Abstract

Waterjet propulsion has gained increasing attention from the U.S. Navy in recent years. Waterjets enjoy several advantages over traditional screw propellers including shallow draft, increased maneuverability, and high-speed capability. Also in recent years, significant progress has been made in the prediction of waterjet performance with Reynold’s Averaged Navier Stokes (RANS) based Computational Fluid Dynamics (CFD) tools. These predictions have included detailed analysis of torque and head rise values which are essential to the design and analysis of a waterjet system.

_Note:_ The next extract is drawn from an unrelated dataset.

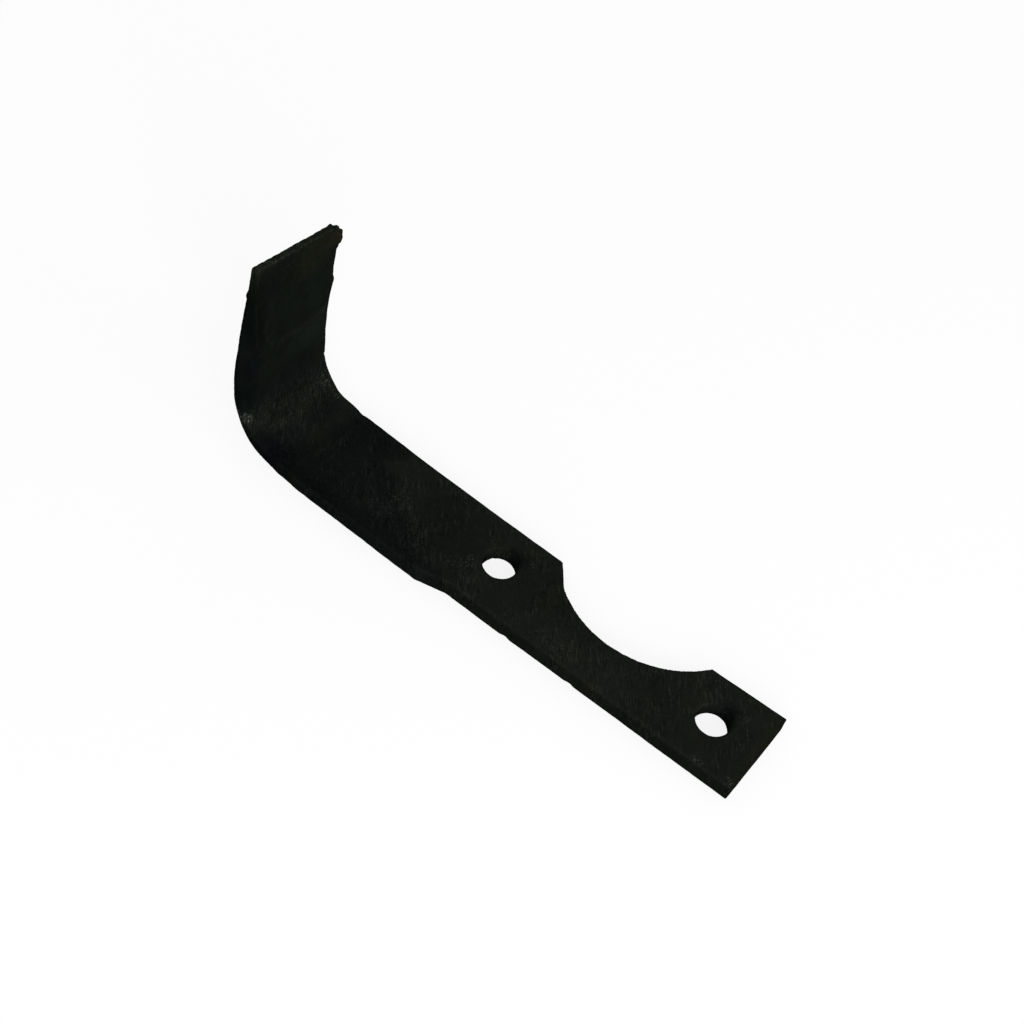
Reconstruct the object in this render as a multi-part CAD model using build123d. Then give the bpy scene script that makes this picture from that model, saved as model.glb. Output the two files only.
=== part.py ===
from build123d import *
import os
from math import cos, radians, sin, sqrt, tan

# Rotary tiller blade: a flat bar with two bolt holes and a round notch, forged thin
# past the notch and bent up into a cutting wing.
#
# Frame: the origin is midway between the bolt holes, on the underside of the bar.
# +X runs along the bar towards the wing, +Y towards the cutting side, and +Z is up.
# Lengths along the bar are measured on it unrolled. The bar is built from sections that
# lie along the skewed bend line, and each is named by its station: the place where it
# crosses the line of the holes.

# Flat bar
bar_width = 32.75
bar_taper = 0.006
bar_thickness = 8.0
bar_corner_radius = 1.0
hole_line_to_notch_side = 14.6

# Bolt holes and square end
hole_spacing = 88.9
hole_diameter = 12.7
hole_rim_chamfer = 0.3
end_margin = 18.4

# Round notch for the rotor tube, and the tab that flares past it
notch_radius = 40.4
notch_depth = 15.7
notch_shift = -1.1
notch_flank_angle = 51.0
notch_flank_end = 29.05
tab_flare_start = -15.0
tab_flare_slope = 0.04

# Forged shoulder, where the bar is drawn out thinner and wider
shoulder_start = 53.0
shoulder_end = 64.0
shoulder_spread = 2.75
shoulder_run_end = 112.0
shoulder_run_spread = 2.1
notch_side_thinning_start = 95.0
notch_side_spread = 0.2

# Bend
bend_start = 119.0
bend_skew = 11.7
bend_outer_radius = 24.5
bend_angle = 99.5
bend_section_step = 11.0

# Wing
wing_length = 91.0
tip_thickness = 1.8
bevel_width = 4.5
bevel_end_width = 1.2
bevel_depth_share = 0.55
bevel_run_out = 12.0
corner_share = 0.3

# Both edges past the bend's start, uneven as forging left them. Each row holds the share
# of the bend or the wing gone by, and then how far the cutting side and the notch side
# stand outside the plain bar.
bend_edges = [
    (0.0, 1.45, 1.5),
    (0.12, 1.1, 2.0),
    (0.25, 0.95, 2.3),
    (0.38, 0.9, 1.75),
    (0.53, -0.1, 2.75),
    (0.7, -1.4, 3.65),
    (0.85, -2.3, 4.4),
    (1.0, -2.75, 5.0),
]
wing_edges = [
    (0.1, -2.9, 5.1),
    (0.25, -3.55, 5.45),
    (0.37, -4.8, 6.05),
    (0.5, -5.75, 7.1),
    (0.57, -6.4, 8.1),
    (0.7, -7.85, 8.15),
    (0.83, -9.25, 9.2),
    (1.0, -10.85, 10.2),
]

# Battered corner of the tip, with the burr that is rolled out of it
battered_width = 2.4
battered_length = 2.8
burr_radius = 1.9
burr_reach = 1.8
burr_distance = 10.3
burr_spacing = 3.5
burr_fade = 0.8

# Places worked out from the sizes above
bar_cutting_side = bar_width - hole_line_to_notch_side
bar_notch_side = -hole_line_to_notch_side
square_end = -hole_spacing / 2 - end_margin
skew = radians(bend_skew)
bend_length = bend_outer_radius * radians(bend_angle)
bend_end = bend_start + bend_length / cos(skew)
tip = bend_end + wing_length
forged_edges = [
    (bend_start + (bend_end - bend_start) * share, cutting, notch)
    for share, cutting, notch in bend_edges
] + [(bend_end + wing_length * share, cutting, notch) for share, cutting, notch in wing_edges]
bar_overrun = 12.0
quarter_round_pull = 4 * (sqrt(2) - 1) / 3

bend_line = Vector(sin(skew), cos(skew), 0)
across_bend = Vector(cos(skew), -sin(skew), 0)
up = Vector(0, 0, 1)
tab_flare_station = tab_flare_start - bar_notch_side * tan(skew)
shoulder_start_station = shoulder_start - bar_cutting_side * tan(skew)
shoulder_end_station = shoulder_end - (bar_cutting_side + shoulder_spread) * tan(skew)


def along(station, knots):
    """Value at a station on straight lines between (station, value) knots."""
    if station <= knots[0][0]:
        return knots[0][1]
    for (start, start_value), (end, end_value) in zip(knots, knots[1:]):
        if station <= end:
            share = (station - start) / (end - start)
            return start_value + (end_value - start_value) * share
    return knots[-1][1]


def cutting_side(station):
    """Offset of the cutting edge from the line of the holes."""
    narrowing = bar_taper * (shoulder_start_station - square_end + bar_overrun)
    knots = [
        (square_end - bar_overrun, bar_cutting_side - narrowing),
        (shoulder_start_station, bar_cutting_side),
        (shoulder_end_station, bar_cutting_side + shoulder_spread),
        (shoulder_run_end, bar_cutting_side + shoulder_run_spread),
    ]
    knots += [(place, bar_cutting_side + cutting) for place, cutting, notch in forged_edges]
    return along(station, knots)


def notch_side(station):
    """Offset of the notch-side edge from the line of the holes."""
    flare = tab_flare_slope * (tab_flare_station - square_end + bar_overrun)
    knots = [
        (square_end - bar_overrun, bar_notch_side - flare),
        (tab_flare_station, bar_notch_side),
        (shoulder_end_station, bar_notch_side),
        (notch_side_thinning_start, bar_notch_side - notch_side_spread),
    ]
    knots += [(place, bar_notch_side - notch) for place, cutting, notch in forged_edges]
    return along(station, knots)


def cutting_thickness(station):
    """Thickness along the cutting edge."""
    return along(station, [(shoulder_end_station, bar_thickness), (tip, tip_thickness)])


def notch_thickness(station):
    """Thickness along the notch-side edge."""
    return along(station, [(notch_side_thinning_start, bar_thickness), (tip, tip_thickness)])


def bevel_at(station):
    """Width of the ground bevel on the inner face, along the cutting edge."""
    rounding = corner_radius(cutting_thickness(station))
    knots = [
        (bend_end - bevel_run_out, rounding),
        (bend_end + bevel_run_out, bevel_width),
        (tip, bevel_end_width),
    ]
    return along(station, knots)


def flatness_at(station):
    """How flat the bevel is: 0 for a rounded corner and 1 for a ground flat."""
    knots = [(bend_end - bevel_run_out, 0.0), (bend_end + bevel_run_out, 1.0)]
    return along(station, knots)


def corner_radius(thickness):
    """Radius of a long corner, limited by the thickness that it rounds."""
    return min(bar_corner_radius, corner_share * thickness)


def edge_on_section(side, station):
    """Place where a section meets an edge, measured along the bend line."""
    return (station - bend_start) * sin(skew) + side(station) / cos(skew)


def section_plane(station):
    """Plane of a section: X along the bend line and Y out of the inner face."""
    run = (station - bend_start) * cos(skew)
    turn = min(max(run / bend_outer_radius, 0.0), radians(bend_angle))
    forward = across_bend * cos(turn) + up * sin(turn)
    arc = across_bend * sin(turn) + up * (1 - cos(turn))
    straight = run - turn * bend_outer_radius
    origin = Vector(bend_start, 0, 0) + arc * bend_outer_radius + forward * straight
    return Plane(origin=origin, x_dir=bend_line, z_dir=forward)


def round_corner(start, corner, end, flatness=0.0):
    """Curve round a corner: a quarter round, or a flat bevel as flatness goes to 1."""
    third = (end - start) / 3
    pull = quarter_round_pull * (1 - flatness)
    first = start + (corner - start) * pull + third * flatness
    second = end + (corner - end) * pull - third * flatness
    return Bezier(start, first, second, end)


def section(station):
    """Cross-section of the bar, from the notch side to the cutting side."""
    right = edge_on_section(notch_side, station)
    left = edge_on_section(cutting_side, station)
    right_height = notch_thickness(station)
    left_height = cutting_thickness(station)
    right_round = corner_radius(right_height)
    left_round = corner_radius(left_height)
    flatness = flatness_at(station)
    bevel_drop = left_round + (bevel_depth_share * left_height - left_round) * flatness
    bottom_right = Vector(right + right_round, 0)
    bottom_left = Vector(left - left_round, 0)
    left_low = Vector(left, left_round)
    left_high = Vector(left, left_height - bevel_drop)
    top_left = Vector(left - bevel_at(station), left_height)
    top_right = Vector(right + right_round, right_height)
    right_high = Vector(right, right_height - right_round)
    right_low = Vector(right, right_round)
    outline = [
        Line(bottom_right, bottom_left),
        round_corner(bottom_left, Vector(left, 0), left_low),
        Line(left_low, left_high),
        round_corner(left_high, Vector(left, left_height), top_left, flatness),
        Line(top_left, top_right),
        round_corner(top_right, Vector(right, right_height), right_high),
        Line(right_high, right_low),
        round_corner(right_low, Vector(right, 0), bottom_right),
    ]
    return section_plane(station) * make_face(outline)


def straight_run(stations):
    """Bar between sections at the stations, straight from each one to the next."""
    return loft([section(station) for station in stations], ruled=True)


def bent_run(start, end):
    """Bar that follows the bend smoothly between two stations."""
    steps = round(bend_angle / bend_section_step)
    stations = [start + (end - start) * step / steps for step in range(steps + 1)]
    return loft([section(station) for station in stations])


def blank():
    """Whole bar before the holes, the notch and the square end are cut."""
    shank_stations = [
        square_end - bar_overrun,
        tab_flare_station,
        shoulder_start_station,
        shoulder_end_station,
        notch_side_thinning_start,
        shoulder_run_end,
        bend_start,
    ]
    wing_places = [bend_end, bend_end + bevel_run_out]
    wing_places += [place for place, cutting, notch in forged_edges if place > bend_end]
    wing_stations = sorted(wing_places)
    shank = straight_run(shank_stations)
    wing = straight_run(wing_stations)
    return shank + bent_run(bend_start, bend_end) + wing


def end_cutter():
    """Block that leaves the bar's end square."""
    size = 2 * bar_overrun + bar_width
    block = Box(size, 3 * bar_width, 3 * bar_thickness)
    return Pos(square_end - size / 2, 0, 0) * block


def notch_cutter():
    """Round cutter for the notch, with a straight flank on the wing side."""
    centre_y = bar_notch_side + notch_depth - notch_radius
    tube = Pos(notch_shift, centre_y, 0) * Cylinder(notch_radius, 3 * bar_thickness)
    beyond = Pos(notch_radius, 0, 0) * Box(2 * notch_radius, 4 * notch_radius, 4 * bar_thickness)
    flank_turn = Rot(0, 0, 90 - notch_flank_angle)
    return tube - Pos(notch_flank_end, bar_notch_side, 0) * flank_turn * beyond


def hole_cutters():
    """Both bolt holes, each with a chamfered rim on the upper face."""
    rim_radius = hole_diameter / 2 + hole_rim_chamfer
    drill = Cylinder(hole_diameter / 2, 3 * bar_thickness)
    rim_height = bar_thickness - hole_rim_chamfer / 2
    rim = Pos(0, 0, rim_height) * Cone(hole_diameter / 2, rim_radius, hole_rim_chamfer)
    return [Pos(side * hole_spacing / 2, 0, 0) * (drill + rim) for side in (-1, 1)]


def corner_cutter():
    """Wedge that takes the battered corner off the tip."""
    corner = edge_on_section(notch_side, tip)
    outline = Polyline(
        (corner - battered_width, -battered_length),
        (corner - battered_width, battered_length),
        (corner + battered_width, battered_length),
        (corner + battered_width, 0),
        (corner, -battered_length),
        close=True,
    )
    tip_plane = section_plane(tip)
    wing_plane = Plane(origin=tip_plane.origin, x_dir=bend_line, z_dir=-tip_plane.y_dir)
    return wing_plane * extrude(make_face(outline), bar_thickness, both=True)


def burr():
    """Lumps of metal rolled out past the notch-side edge, below the battered corner."""
    edge = edge_on_section(notch_side, tip)
    lumps = []
    for place, fade in ((-1, burr_fade), (0, 1.0), (1, burr_fade)):
        radius = burr_radius * fade
        reach = burr_reach * fade
        down = burr_distance + place * burr_spacing
        centre = Pos(edge - reach, tip_thickness / 2, -down)
        lumps.append(section_plane(tip).location * centre * Sphere(radius))
    return lumps


def tiller_blade():
    """The finished blade as one solid."""
    blade = blank() - end_cutter() - notch_cutter() - corner_cutter()
    for cutter in hole_cutters():
        blade = blade - cutter
    for lump in burr():
        blade = blade + lump
    return blade


os.makedirs("parts", exist_ok=True)
blade = tiller_blade()
blade.label = "tiller_blade"
export_step(blade, "parts/tiller_blade.step")
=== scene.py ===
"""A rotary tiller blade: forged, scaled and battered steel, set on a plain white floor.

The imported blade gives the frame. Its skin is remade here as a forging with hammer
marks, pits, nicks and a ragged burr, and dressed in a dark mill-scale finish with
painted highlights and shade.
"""

import logging
import math
from dataclasses import dataclass
from enum import Enum
from typing import ClassVar

import bmesh
import bpy
from mathutils import Matrix, Vector, noise


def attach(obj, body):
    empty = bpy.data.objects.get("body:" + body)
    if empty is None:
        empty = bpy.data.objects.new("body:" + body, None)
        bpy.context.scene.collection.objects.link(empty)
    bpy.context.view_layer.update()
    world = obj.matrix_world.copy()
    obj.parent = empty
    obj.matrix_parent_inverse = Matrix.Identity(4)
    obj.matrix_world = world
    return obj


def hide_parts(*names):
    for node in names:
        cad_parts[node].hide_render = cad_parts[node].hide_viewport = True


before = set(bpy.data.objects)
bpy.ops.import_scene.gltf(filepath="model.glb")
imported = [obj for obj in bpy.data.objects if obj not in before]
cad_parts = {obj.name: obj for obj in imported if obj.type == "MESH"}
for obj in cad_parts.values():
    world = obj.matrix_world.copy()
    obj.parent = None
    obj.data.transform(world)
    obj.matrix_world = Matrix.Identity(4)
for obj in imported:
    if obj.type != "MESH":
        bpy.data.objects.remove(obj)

LOG = logging.getLogger("tiller_blade")
MM = 0.001
NODE = "tiller_blade"
WING_STRETCH = 0.42

Colour = tuple[float, float, float]
Tones = tuple[float, float]
Socket = bpy.types.NodeSocket
Filling = Socket | Colour | Vector | float
BLACK: Colour = (0.0, 0.0, 0.0)
WHITE: Colour = (1.0, 1.0, 1.0)


class Zone(Enum):
    """Vertex attributes that carry where each kind of surface lies."""

    DRAWN = "drawn_out"
    EDGE = "worn_edge"
    RUST = "rust"
    SCUFF_AND_GLINT = "scuff_and_glint"
    SHADE = "shade"
    BLUE = "blue_scale_and_shade"
    LINE = "lap_line"
    WING = "wing"
    OLIVE = "olive"
    TEAL = "teal"


def blend(first: float, second: float, share: float) -> float:
    """Go from a first value to a second one as a share goes from 0 to 1."""
    return first + (second - first) * share


def segment_distance(point: Vector, start: Vector, end: Vector) -> float:
    """Distance from a point to a straight segment.

    Args:
        point: The point.
        start: One end of the segment.
        end: The other end.

    Returns:
        The shortest distance.
    """
    run = end - start
    share = min(max((point - start).dot(run) / run.length_squared, 0.0), 1.0)
    return (point - start - run * share).length


@dataclass(frozen=True)
class Band:
    """A range of values, such as one that a share eases over. It may run downwards."""

    start: float
    end: float

    def rise(self, value: float) -> float:
        """Share that eases from 0 at the band's start to 1 at its end."""
        share = min(max((value - self.start) / (self.end - self.start), 0.0), 1.0)
        return share * share * (3 - 2 * share)

    def fall(self, value: float) -> float:
        """Share that eases from 1 at the band's start to 0 at its end."""
        return 1 - self.rise(value)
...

The ultimate goal of the present work is to predict these values including the effects of cavitation and thrust breakdown using a Naval Surface Warfare Center Carderock Division (NSWCCD) internally developed version of a non-commercial RANS code. This paper outlines the preliminary progress that has been made towards this goal. The following sections outline the mesh generation and flow solver development, and give comparisons with the measured data at model scale. The waterjet of interest is the U.S. Navy Office of Naval Research’s Axial-flow Waterjet One pump. The model scale test comparison calculations are made at several steady-state flow conditions for a rotor only case. The RANS solver developed in the study is based on the Open Field Operation and Manipulation (OpenFOAM) CFD library. The computational mesh was generated using the commercially available Ansys IcemCFD Hexa utility.